Ill-feeling outlasts Washington's exclusionary Americas summit
Criticism continues to dog a US-hosted Summit of the Americas this month that was marked by high-profile absences in response to Washington's divisive politics and tactics of exclusion.
The event in Los Angeles may not have been favorable for the host country, according to Eugenio Aragao, a former justice minister of Brazil and adviser to former president Inacio Lula da Silva, who is running for the presidency again.
The summit "showed much more regional resistance to the pretentious leadership of the United States, and mainly because the US excluded Nicaragua, Venezuela and Cuba from the summit, (which) was very badly received by almost all of the participants," Aragao said.
Political scientist Joao Cumaru said the meeting showed the extent of the divisions in the region. "It failed to give concrete signs of progress in the US-Americas countries dialogue, and also in terms of their relationship," he said. "The summit was considered a failure, even before it started. This reflects a much larger issue-the US' lack of engagement with Latin America."
Speaking from Recife, the capital of Brazil's Pernambuco state, he said the "US investment has slowed in the region, which was badly hit by the pandemic".
The ninth Summit of the Americas took place in California's biggest city from June 6 to 10. The aim of the summit, first held in 1994, is to bring together political, social and economic leaders from across the Americas and the Caribbean to discuss the future of the region. This year's event was mired in controversy with the exclusion of the three national leaders.
"There was undoubtedly tension in the plenary due to the absence of several heads of state. A tension that reflects the ideological compass that today guides Latin America, and that will make it difficult, at least in the short term, for the US to regain its influence in the region," said Joshua Cespedes, a Venezuelan political scientist based in Chile.
The hosts excluded Venezuela's Nicolas Maduro, Nicaragua's Daniel Ortega and Cuba's Miguel Diaz-Canel.
"Mexico's President Andres Manuel Lopez Obrador led a movement to boycott the summit, seconded by other countries, because of the non-invitation of Cuba, Nicaragua, and Venezuela," said Pedro Carmona, a former Venezuelan opposition leader who teaches at the Sergio Arboleda University in Bogota, Colombia. "The reason given by the US was that countries whose actions do not respect democracy should not be invited."
Argentine President Alberto Fernandez, acting as the head of the Community of Latin American and Caribbean States, assumed the role of spokesperson for those not invited and criticized US President Joe Biden for the exclusions.
"We would definitely have wanted another (type of) Summit of the Americas. The silence of those who were absent challenges us," Fernandez said in a speech at the summit.

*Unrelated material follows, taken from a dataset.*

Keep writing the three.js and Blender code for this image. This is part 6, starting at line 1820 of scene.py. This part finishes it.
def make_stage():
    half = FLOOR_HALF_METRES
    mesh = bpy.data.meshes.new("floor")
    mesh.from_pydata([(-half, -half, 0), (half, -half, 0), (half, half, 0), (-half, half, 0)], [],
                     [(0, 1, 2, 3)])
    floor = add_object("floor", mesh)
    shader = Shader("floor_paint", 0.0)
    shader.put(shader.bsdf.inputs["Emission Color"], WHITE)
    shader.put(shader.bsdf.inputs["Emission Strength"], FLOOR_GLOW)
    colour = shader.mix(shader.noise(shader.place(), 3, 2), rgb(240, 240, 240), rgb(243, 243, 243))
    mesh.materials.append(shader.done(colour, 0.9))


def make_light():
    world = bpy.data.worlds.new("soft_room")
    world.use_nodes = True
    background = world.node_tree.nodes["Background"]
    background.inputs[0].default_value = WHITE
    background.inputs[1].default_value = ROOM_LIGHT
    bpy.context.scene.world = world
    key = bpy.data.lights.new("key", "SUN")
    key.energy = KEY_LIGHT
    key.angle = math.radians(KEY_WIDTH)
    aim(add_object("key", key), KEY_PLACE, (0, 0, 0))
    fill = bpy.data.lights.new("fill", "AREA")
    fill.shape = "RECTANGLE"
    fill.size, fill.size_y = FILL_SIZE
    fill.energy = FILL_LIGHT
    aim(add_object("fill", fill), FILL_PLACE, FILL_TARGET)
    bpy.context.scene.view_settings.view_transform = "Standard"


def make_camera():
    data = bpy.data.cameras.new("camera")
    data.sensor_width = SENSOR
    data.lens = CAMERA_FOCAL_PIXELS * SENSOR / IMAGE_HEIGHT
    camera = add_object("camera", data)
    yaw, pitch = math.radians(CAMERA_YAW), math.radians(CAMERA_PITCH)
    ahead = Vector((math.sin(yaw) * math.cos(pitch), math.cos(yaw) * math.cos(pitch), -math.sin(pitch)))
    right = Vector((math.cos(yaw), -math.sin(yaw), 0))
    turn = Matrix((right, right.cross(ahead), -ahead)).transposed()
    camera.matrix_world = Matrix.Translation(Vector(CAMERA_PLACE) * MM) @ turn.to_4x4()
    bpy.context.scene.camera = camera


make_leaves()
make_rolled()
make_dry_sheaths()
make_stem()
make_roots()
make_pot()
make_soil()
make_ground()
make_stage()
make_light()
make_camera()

Amid the ill-feeling at the summit, the US put forward a migration policy for the region. Washington promised to deliver aid and foster development in the Northern Triangle, which encompasses Guatemala, Honduras and El Salvador. Hundreds of thousands of migrants from these countries each year seek entry to the US via Mexico. In 2021, more than 1.7 million migrants were detained by US authorities at the southern border with Mexico.
"It is a positive response, although not sufficient for the migratory crisis facing our continent from north to south," Cespedes said.

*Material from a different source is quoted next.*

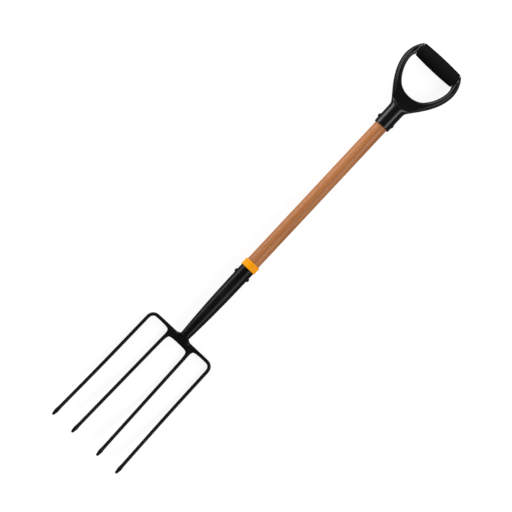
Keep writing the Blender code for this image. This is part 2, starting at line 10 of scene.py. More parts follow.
import logging
import math
from collections.abc import Callable, Sequence
from dataclasses import dataclass
from enum import Enum

import bmesh
import bpy
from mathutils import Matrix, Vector


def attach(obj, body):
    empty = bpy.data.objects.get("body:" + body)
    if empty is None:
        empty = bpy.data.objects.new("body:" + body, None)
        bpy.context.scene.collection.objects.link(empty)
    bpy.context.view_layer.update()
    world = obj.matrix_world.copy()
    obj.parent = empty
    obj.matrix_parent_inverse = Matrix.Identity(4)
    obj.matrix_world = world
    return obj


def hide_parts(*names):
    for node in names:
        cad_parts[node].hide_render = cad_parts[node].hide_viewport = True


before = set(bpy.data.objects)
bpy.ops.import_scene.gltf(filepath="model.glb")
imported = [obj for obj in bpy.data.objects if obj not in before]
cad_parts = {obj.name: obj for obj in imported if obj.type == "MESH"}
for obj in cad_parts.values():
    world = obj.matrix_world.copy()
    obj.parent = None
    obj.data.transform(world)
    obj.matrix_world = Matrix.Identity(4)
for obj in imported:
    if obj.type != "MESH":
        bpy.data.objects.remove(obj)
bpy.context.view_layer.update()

LOG = logging.getLogger("fork")
SHOULDER_X = -0.24025
AXIS_HEIGHT = 0.0180
SAME_PLACE = 1e-5
WELD_REACH = 1e-6
SMOOTHING = 3

Colour = tuple[float, float, float]
Stretch = tuple[float, float, float]
Spot = tuple[float, float]
Test = Callable[[Vector, Vector], bool]


class Pick(Enum):
    """The kinds of mesh element that can be picked."""

    CORNERS = "VERT"
    FACES = "FACE"


class Axis(Enum):
    """The two lines about which pieces are turned, each with the tilt that brings a hoop onto it."""

    HANDLE = ((1.0, 0.0, 0.0), (0.0, math.pi / 2, 0.0))
    ACROSS = ((0.0, 1.0, 0.0), (math.pi / 2, 0.0, 0.0))

    @property
    def direction(self) -> Vector:
        """Returns the axis as a unit vector."""
        return Vector(self.value[0])

    @property
    def tilt(self) -> tuple[float, float, float]:
        """Returns the rotation of a flat hoop whose middle line is this axis."""
        return self.value[1]


def mix(start: float, end: float, share: float) -> float:
    """Returns the value that lies at this share of the way from start to end."""
    return start + (end - start) * share


def ease(share: float) -> float:
    """Returns a share that leaves 0 and reaches 1 without a corner."""
    share = min(max(share, 0.0), 1.0)
    return share * share * (3.0 - 2.0 * share)


def same(first: float, second: float) -> bool:
    """Tells whether two lengths are the same but for rounding."""
    return abs(first - second) < SAME_PLACE


def at(station: float, across: float, height: float) -> Vector:
    """Returns the place at this station, this far across the fork and this far above the floor."""
    return Vector((SHOULDER_X + station, across, height))


def bezier(corners: Sequence[Spot | Vector], share: float) -> Vector:
    """Returns a place on a cubic curve in the plan.

    Args:
        corners: The curve's start, its two handles and its end, each a station and a distance across.
        share: How far along the curve, from 0 to 1.

    Returns:
        The station and the distance across.
    """
    start, first, second, end = (Vector(corner) for corner in corners)
    rest = 1.0 - share
    return rest**3 * start + 3 * rest**2 * share * first + 3 * rest * share**2 * second + share**3 * end


def quarter(centre: Spot, size: Spot, turns: Sequence[float]) -> list[Spot]:
    """Finds places on a quarter of an ellipse.

    Args:
        centre: The ellipse's centre.
        size: How far the ellipse reaches from it, at 0 and at 90 degrees.
        turns: The angles of the places, in degrees.

    Returns:
        The places, in the same order.
    """
    places = []
    for turn in turns:
        angle = math.radians(turn)
        places.append((centre[0] + size[0] * math.cos(angle), centre[1] + size[1] * math.sin(angle)))
    return places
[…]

Still, many analysts in the region are skeptical of the promises made during the Los Angeles summit.
"I am very skeptical of this type of summits and meetings … because despite the good intentions, little is formalized for the purpose of implementing policies that, in some way, allow for an improvement in the quality of life of the people," said Ramon Abasolo, a lawyer and political analyst in Lima, Peru.
The writer is a freelance journalist for China Daily.